Le paradigme de l’émergence communicationnelle
Bien que connu depuis plus d’un siècle, le concept d’émergence désigne un ensemble de conjectures systémiques ayant été posées, configurées, analysées, détaillées, sans que des réponses tangibles aient été formulées pour expliquer « l’émergence ». Pour preuve le constat d’échec consigné dans les actes du colloque de Cerisy sur l’auto-organisation tenu en 1981. Les anciennes théories des systèmes se seraient-elles égarées en se plaçant sous l’égide du paradigme de l’auto-organisation ? Le concept d’émergence reste présent dans les mouvances systémiques. Il s’applique aussi dans des domaines où on l’attend moins, en cosmologie, en physique de la matière condensée ainsi que dans la science de l’évolution. Les espèces sont des émergences. La vie est une émergence. Les propriétés de la matière sont des émergences. Les sociétés sont des émergences.
Sans Matière, il n’y a pas de système émergent. Pour attaquer frontalement la conjecture de l’émergence, il faut disposer d’une compréhension la plus complète possible de la Matière ce qui suppose d’interpréter le sens physique des formules quantiques en contournant l’interdit de Copenhague.
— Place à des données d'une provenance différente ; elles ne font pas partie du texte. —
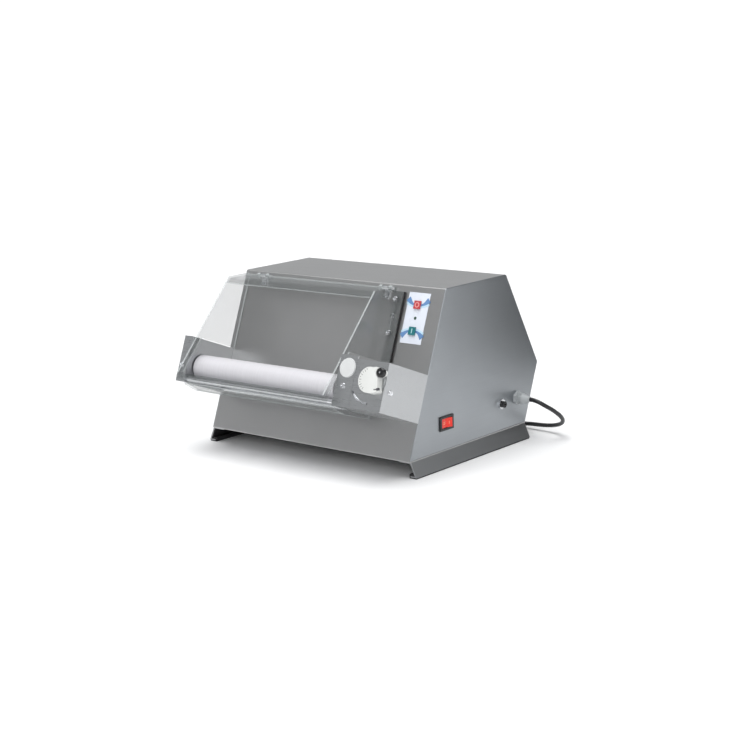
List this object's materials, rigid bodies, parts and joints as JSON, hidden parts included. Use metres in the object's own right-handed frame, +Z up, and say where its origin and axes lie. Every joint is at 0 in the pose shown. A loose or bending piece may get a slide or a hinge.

Certes, seule l’observation permet d’acquérir une information sur le « système quantique » expérimenté, mais cette procédure ne peut pas occulter une dimension ontologique sur la substance quantique. En réalité, la substance quantique se présente comme un réservoir d’informations pouvant être extraites par l’expérience. L’expérience quantique étudie les « particules » qui sont les interfaces permettant à la matière de communiquer. C’est ce qui rend cette physique étrangère à la mécanique classique dont le principe est la séparation entre le système de mesure et le système mesuré. Les systèmes classiques ne communiquent pas, ils sont autarcique, réglés par le principe de moindre action. Les systèmes quantiques ne font que communiquer. Ils sont réglés par la physique du non-équilibre et parcourus par l’énergie du soleil transformée en énergie électromécanique et en communications chimiques. La vie émerge comme dispositif dont les molécules parviennent à un degré de communication et de réglage des communications. Elle émerge parce que l’essence de la matière possède une propension à se produire en de multiples exemplaires. La nature produit des molécules, des cellules et des spécimens en masse. Elle a aussi tendance à se diversifier en combinant les informations partagées et accéder à de nouvelles essences.
Le paradigme de l’émergence communicationnelle repose sur quelques principes. D’abord la séparation entre le bruit et l’information. Un système émerge lorsqu’il est capable de capter des signaux et de les ordonner. Le darwinisme sémantique est une thèse qui en découle et postule une sélection des signaux et des systèmes capables de les capter et interpréter. Un système émergé se maintient tant que ses éléments parviennent à communiquer. Quand ce n’est plus le cas, il s’effondre, altéré par une baisse des communications ou alors ce qui est différent, par une accumulation de bruit. Cela est valable pour les cellules du vivant dont les communications utilisent des messagers moléculaires, des vésicules contenant des ARN, ou bien les sociétés et les langages employés. Une société qui perd sa langue se décompose.
La philosophie de l’émergence communicationnelle est bien trop vaste pour être présentée en quelques lignes. La question du Temps intervient, avec les deux orientations, le kronos et le telos, résolues trinitairement par le kosmos.